Segregated fund sales have visibly increased since the first of the year. Manulife Financial Corp. reports an increase of more than 15% from Jan. 1, 2005, to the March 1 RRSP deadline over the same period in 2004. Desjardins Sécurité Financier reports a 6% jump for the same period. These increases could be related to confusion over other low-risk products, such as principal-protected notes, as well as to the usual concerns over equity market volatility.

Manufactured by insurers and sold by life-licensed advisors, segregated funds are insurance contracts in which the individual deposits one or more premium payments and receives benefits, including capital guarantees at death or maturity of the contract and exemption from probate fees.

At maturity, the investor receives market value or the predetermined guaranteed value, whichever is greater. If the investor dies before the fund reaches maturity, the estate receives death benefits of the market value at the time of death or a predetermined guaranteed value, whichever is greater.

Depending on the contract and its options, guaranteed value means one of: 75% of total premiums, 100% of total premiums or 100% of market value as determined by the reset feature. Where provided, the reset allows the investor to “freeze” the market value, meaning the final payout may be higher, but not lower, than the value at that time.

Performance, outlook and the fund manager’s track record are among the criteria considered in selecting a fund.
Choosing the best fund should also include
scrutinizing the money management approach, the management expense ratio and the guarantee structure, says John Lutrin, executive vice president of Vancouver-based Hub Capital Inc., a managing general agency that sees segregated funds as a core business component.

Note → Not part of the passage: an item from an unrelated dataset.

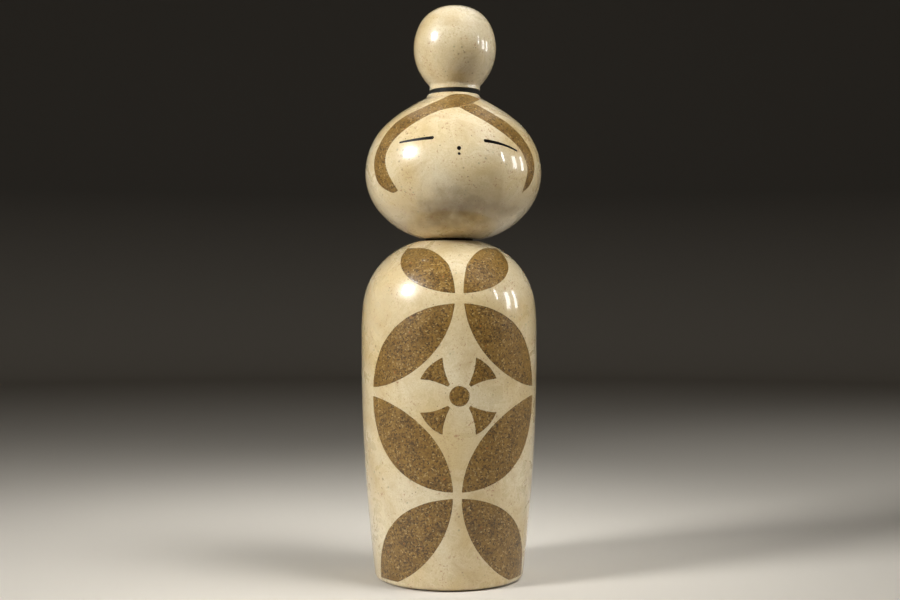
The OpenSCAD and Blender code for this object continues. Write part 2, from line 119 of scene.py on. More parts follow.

There are two basic schools of fund management. Some insurers, such as Montreal-based Standard Life Assurance Co. of Canada and Kingston, Ont.-based Empire Life Insurance Co., manage most or all of their funds. Others, such as Manulife and Canada Life Assurance Co., both based in Toronto, use third-party managers.

This can make a difference to the amount of the MER, Lutrin says. Compensation for the outside manager contained in the MER could reach as high 40 or 50 basis points, and may or may not be worth the money.
“There are examples in which external management outperforms what an insurance company would have done, but there are insurance companies managing their own funds that have beaten [outside] fund managers,” he says. Empire Financial Group’s funds have outperformed many outside managers, he adds.

Some current aspects of product design reflect earlier miscalculations, making fund selection more difficult. About a decade ago, competition for segregated fund investors began heating up as stock markets showed bullish returns. “It appeared as though there was a real rat race — a very competitive cut-throat world among seg fund carriers to get their name on the shelf,” Lutrin recalls.
Competition, bull markets and good returns meant that risks inherent in guaranteed values became overlooked, resulting in problems such as underpricing relative to future liabilities.

In some cases, those factors led some insurers to retreat. Zurich Life Insurance Co.
of Canada
, for example, ceased marketing its segregated fund line.

In other cases, insurers repriced and restructured their funds to lower potential liability while raising customer appeal.
Manulife reduced its exposure by launching its GIF Encore with a maximum annual increase of 4%, non-compounded to the guaranteed value when paid as a death benefit. “From a marketing point of view that sounds great,” Lutrin says. Investors are assured of getting a guaranteed annual increase. “In reality what they’ve done is limit their exposure to 4% per year rather than market performance as a reset, which could have been anything.”

In some cases, the MER masks problems. Whereas the segregated fund comprises a mutual fund with a segregated wrap, the addition of segregated characteristics typically costs 80 bps on top of the mutual fund MER. “If you have a mutual fund MER of 2% wrapped into a seg fund, you would expect to see no more than about 2.8%,” Lutrin says. “If you did see more than that, you should be raising a red flag as to why.”

Depending on asset class, total MERs will vary. But a segregated fund wrap costing more than 80 bps over the normal MER for the underlying mutual fund may mean the insurer is compensating for overexposure to risk in the current product or a previous version.